Encouraged by attendance exceeding 8,600 registered messengers on the first day of the Southern Baptist Convention annual meeting June 23 — twice as many as he expected — SBC President Johnny Hunt said there is a “sense of urgency” among the brethren, reports Baptist Press.

Hunt attributed much of the interest at this year’s meeting to his Great Commission Resurgence initiative. In a news conference following his re-election to a second term, he also addressed questions ranging from his opinion of controversial Seattle pastor Mark Driscoll to his view of Calvinism among Southern Baptists.

“I feel there’s a lot of energy in the halls,” said Hunt, pastor of Atlanta-area First Baptist Church in Woodstock. “Everybody’s talking the same talk: ‘We need this Great Commission Resurgence.’

“We are saying times have been desperate,” Hunt added. “Now I really do sense fellow Southern Baptists are saying we need to get serious.”

Asked about Driscoll, Hunt responded: “I don’t know him, never met him.
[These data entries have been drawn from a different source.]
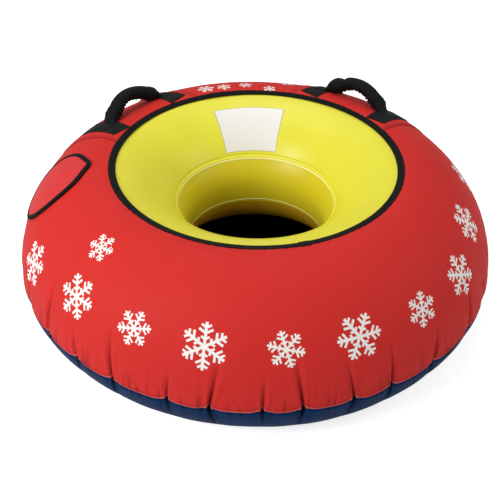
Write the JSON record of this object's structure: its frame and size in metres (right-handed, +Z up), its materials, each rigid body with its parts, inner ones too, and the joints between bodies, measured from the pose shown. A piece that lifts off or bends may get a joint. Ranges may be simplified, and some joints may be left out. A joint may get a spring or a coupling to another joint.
{
  "type": "snow tube",
  "caption": "Inflated ring sled: a welded bladder in a sewn cloth cover with a bound seat opening, padded swinging handles, and a valve under a bound flap.",
  "frame": {"origin": "on the floor, on the ring's axis", "axes": "+Z up along the ring's axis; -Y toward the tube's front, with the two handles on the far side"},
  "size_m": [0.9992, 0.9992, 0.3628],
  "materials": {
    "cover_cloth_red": "coated woven polyester",
    "base_cloth_navy": "smooth coated woven polyester",
    "binding_tape": "woven tape",
    "bladder_film": "satin PVC sheet",
    "webbing": "woven webbing",
    "grip_cloth": "gathered woven nylon",
    "padding_foam": "foam",
    "hook_strip": "nylon hooks",
    "loop_strip": "brushed nylon loops",
    "valve_soft": "soft pale PVC",
    "valve_hard": "moulded",
    "diaphragm_rubber": "moulded"
  },
  "bodies": {
    "tube": {"cover_top_panel": "cover_cloth_red", "cover_base_panel": "base_cloth_navy", "seat_opening_binding": "binding_tape", "perimeter_seam_tape": "binding_tape", "bladder_top_sheet": "bladder_film", "bladder_well_sheet": "bladder_film", "bladder_base_sheet": "bladder_film", "left_handle_backing": "cover_cloth_red", "left_handle_front_patch": "webbing", "left_handle_rear_patch": "webbing", "left_handle_front_strap_end": "webbing", "left_handle_rear_strap_end": "webbing", "right_handle_backing": "cover_cloth_red", "right_handle_front_patch": "webbing", "right_handle_rear_patch": "webbing", "right_handle_front_strap_end": "webbing", "right_handle_rear_strap_end": "webbing", "cover_loop_strip": "loop_strip", "valve_window_facing": "binding_tape", "valve_base": "valve_soft", "valve_body": "valve_hard", "valve_diaphragm": "diaphragm_rubber"},
    "left_handle": {"left_handle_sleeve": "grip_cloth", "left_handle_padding": "padding_foam", "left_handle_webbing": "webbing"},
    "right_handle": {"right_handle_sleeve": "grip_cloth", "right_handle_padding": "padding_foam", "right_handle_webbing": "webbing"},
    "flap": {"valve_flap": "cover_cloth_red", "valve_flap_binding": "binding_tape", "flap_hook_strip": "hook_strip"},
    "cap": {"valve_cap": "valve_hard"}
  },
  "joints": [
    {"name": "left_handle_swing", "type": "hinge", "parent": "tube", "child": "left_handle", "pos_m": [-0.25677, 0.24367, 0.3328], "axis": [-0.6884, -0.7254, 0], "range_deg": [-85, 85], "stiffness_Nm_per_rad": 0.12},
    {"name": "right_handle_swing", "type": "hinge", "parent": "tube", "child": "right_handle", "pos_m": [0.25677, 0.24367, 0.3328], "axis": [-0.6884, 0.7254, 0], "range_deg": [-85, 85], "stiffness_Nm_per_rad": 0.12},
    {"name": "flap_open", "type": "hinge", "parent": "tube", "child": "flap", "pos_m": [-0.34012, 0.01009, 0.31824], "axis": [0.0297, 0.9996, 0], "range_deg": [0, 160]},
    {"name": "cap_turn", "type": "hinge", "parent": "tube", "child": "cap", "pos_m": [-0.41741, 0.01239, 0.26601], "axis": [-0.6545, 0.0194, 0.7558], "continuous": true}
  ]
}
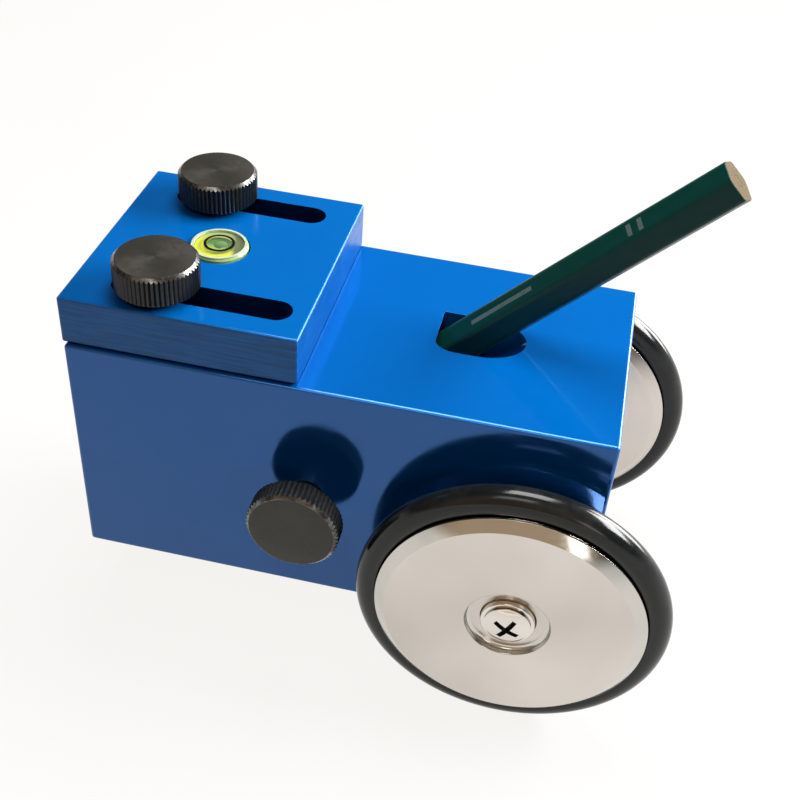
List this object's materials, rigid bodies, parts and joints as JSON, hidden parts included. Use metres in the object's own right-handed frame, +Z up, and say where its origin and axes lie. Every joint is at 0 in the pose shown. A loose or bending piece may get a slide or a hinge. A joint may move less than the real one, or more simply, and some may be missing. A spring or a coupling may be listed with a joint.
{
  "type": "pencil hardness tester",
  "caption": "Wheeled steel block that clamps a wooden pencil at 45 degrees and drags its lead over a coating under a set load, with a sliding trim weight and a bubble level.",
  "frame": {"origin": "on the surface that the tester stands on, under the middle of its box", "axes": "+X forwards, towards the wheels, +Y towards the side away from the clamp knob, +Z up"},
  "size_m": [0.1164, 0.075, 0.1072],
  "materials": {
    "blue_paint": "gloss",
    "blackened_steel": "satin",
    "turned_steel": "satin",
    "bright_steel": "polished",
    "plain_steel": "satin",
    "bronze": "matte",
    "black_rubber": "satin",
    "clear_acrylic": "gloss",
    "level_liquid": "gloss",
    "white_plastic": "matte",
    "green_lacquer": "gloss",
    "graphite": "satin"
  },
  "bodies": {
    "tester_body": {"body_block": "blue_paint", "axle_shaft": "plain_steel", "near_wheel_spacer": "bronze", "far_wheel_spacer": "bronze", "near_axle_washer": "bright_steel", "far_axle_washer": "bright_steel", "near_axle_screw": "bright_steel", "far_axle_screw": "bright_steel"},
    "near_wheel": {"near_wheel_disc": "turned_steel", "near_wheel_tyre": "black_rubber", "near_wheel_bush": "bronze"},
    "far_wheel": {"far_wheel_disc": "turned_steel", "far_wheel_tyre": "black_rubber", "far_wheel_bush": "bronze"},
    "sliding_weight": {"weight_plate": "blue_paint", "level_housing": "clear_acrylic", "level_liquid": "level_liquid", "level_base": "white_plastic"},
    "near_screw_lift": {"near_screw_washer": "plain_steel"},
    "near_screw": {"near_screw_head": "blackened_steel", "near_screw_stud": "plain_steel"},
    "far_screw_lift": {"far_screw_washer": "plain_steel"},
    "far_screw": {"far_screw_head": "blackened_steel", "far_screw_stud": "plain_steel"},
    "clamp_travel": {"clamp_pad": "bronze"},
    "clamp_screw": {"clamp_knob": "blackened_steel", "clamp_stud": "plain_steel"},
    "pencil": {"pencil_casing": "green_lacquer", "pencil_lead": "graphite"}
  },
  "joints": [
    {"name": "near_wheel_spin", "type": "hinge", "parent": "tester_body", "child": "near_wheel", "pos_m": [0.02885, -0.03155, 0.0293], "axis": [0, 1, 0], "continuous": true},
    {"name": "far_wheel_spin", "type": "hinge", "parent": "tester_body", "child": "far_wheel", "pos_m": [0.02885, 0.03155, 0.0293], "axis": [0, 1, 0], "continuous": true},
    {"name": "weight_slide", "type": "slide", "parent": "tester_body", "child": "sliding_weight", "axis": [1, 0, 0], "range_m": [-0.0191, 0.0057]},
    {"name": "near_screw_rise", "type": "slide", "parent": "tester_body", "child": "near_screw_lift", "axis": [0, 0, 1], "range_m": [0, 0.0033]},
    {"name": "near_screw_turn", "type": "hinge", "parent": "near_screw_lift", "child": "near_screw", "pos_m": [-0.04235, -0.0164, 0.0656], "axis": [0, 0, 1], "range_deg": [0, 1440]},
    {"name": "far_screw_rise", "type": "slide", "parent": "tester_body", "child": "far_screw_lift", "axis": [0, 0, 1], "range_m": [0, 0.0033]},
    {"name": "far_screw_turn", "type": "hinge", "parent": "far_screw_lift", "child": "far_screw", "pos_m": [-0.04235, 0.0164, 0.0656], "axis": [0, 0, 1], "range_deg": [0, 1440]},
    {"name": "clamp_retreat", "type": "slide", "parent": "tester_body", "child": "clamp_travel", "axis": [0, -1, 0], "range_m": [0, 0.0041]},
    {"name": "clamp_turn", "type": "hinge", "parent": "clamp_travel", "child": "clamp_screw", "pos_m": [-0.01225, -0.02475, 0.04085], "axis": [0, -1, 0], "range_deg": [0, 1440]},
    {"name": "pencil_slide", "type": "slide", "parent": "tester_body", "child": "pencil", "axis": [0.7071, 0, 0.7071], "range_m": [0, 0.09]}
  ],
  "couplings": [
    {"joint": "near_screw_rise", "follows": "near_screw_turn", "m_per_rad": 0.00012732},
    {"joint": "far_screw_rise", "follows": "far_screw_turn", "m_per_rad": 0.00012732},
    {"joint": "clamp_retreat", "follows": "clamp_turn", "m_per_rad": 0.00015915}
  ]
}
A lot of young men like to follow his blogs and podcasts. It’s just been interesting.”

Referring to motions from the floor placing Driscoll and the network he founded, Acts 29, in a bad light, Hunt said, “[T]he entire premise of being a Baptist is sort of thrown under the bus when you start telling someone who they can or cannot fellowship with.” He said it is a matter that it should be left to the conscience and the priesthood of the believer.

About church methodology, Hunt said the SBC is a “great family fellowship” using varied methodologies which provide a healthy balance.

Hunt said it might be that some of the perceived tension across generations of Southern Baptists is rooted in several things, including methodology, dress and music.

Encouraged by what he said is the turnout of younger Southern Baptists, Hunt said, “[I]f we can move beyond our perceptions” and begin to “listen to heart of some of these young leaders,” Southern Baptists might be encouraged “to catch their passion.”

Hunt relayed his experience at a recent International Mission Board appointment service in Denver where 101 mostly young missionaries were sent out, with the “majority going to extremely hard and dangerous places.”

“With that type of commitment to Jesus Christ that they’re willing, many of them, to write their will before they leave with the understanding some of them will probably never return, I have a very difficult time spending my time talking about their jeans, whether hair is spiked or colored” or their musical tastes, Hunt said.

By building relationships with younger leaders, “if we see some areas of concern, at least we have earned the right to speak into them.”

On the continuing banter between Calvinists and those critical of the doctrine that attempts to describe God’s work in salvation, Hunt said the debate has raged for more than 400 years and is part of Baptist history.

“We have wonderful men and women on both sides. I think the Baptist tent is large enough for both,” he said.

Asked by a reporter if an invitation was made for President Barack Obama to address the SBC, Hunt said he knew of no such invitation.

But Hunt, the first known Native American SBC president, said, “I feel like we will have a resolution to really honor our president, especially in the context of being the first African American to be elected. We have much to celebrate in that.”

Hunt said he had ample opportunity to invite Republicans to speak, “but we felt that would send a wrong signal because we wanted to send prayer support to the new president and we are mandated to pray for our president.”

Speaking to proposed federal hate crimes legislation that some say could infringe on biblical preaching, Hunt said he was not overly worried as long as pastors “stay in the context of preaching biblical truth. And if the day comes that we would be imprisoned for the proclamation of the Gospel becoming that much of an offense, we would join about two-thirds of the rest of the planet.

“God forbid that I would travel to the Middle East to encourage those already in hostile settings while at same time being afraid to proclaim the message that I encourage,” Hunt said.

Returning to the Great Commission Resurgence, Hunt answered a question regarding media access to the meetings of the proposed GCR task force. He said media presence would be “counterproductive because we want people to be at liberty to share their heart.”

It could be “embarrassing where we’re just seeking wisdom,” Hunt added, “but we would love to have any and all of you at the meetings and as soon as it is over we’d be delighted to share what we came to by way of context.”

Hunt said he has “no desire whatsoever to touch the structure of the SBC and the truth is, I couldn’t if I wanted to. It would violate policy.” Hunt said perhaps more clarity in his early statements about the GCR document could have helped ease fears of drastic change.

Even if the GCR task force were rejected, traction already has been gained by efficiency studies at the Georgia and Florida conventions and at the Southern Baptist mission boards, Hunt said.

In responding to the first question asked at the news conference, Hunt predicted if the GCR were to pass that evening, he likely would name the members of the task force June 24 and it would include several seminary professors, a college president, an associational director of missions, pastors of churches of varied sizes spanning the country and ethnically diverse members.

“I don’t have all the names so I’d probably miss some,” Hunt said. “But I’d be quick to say it will be a very fair committee.”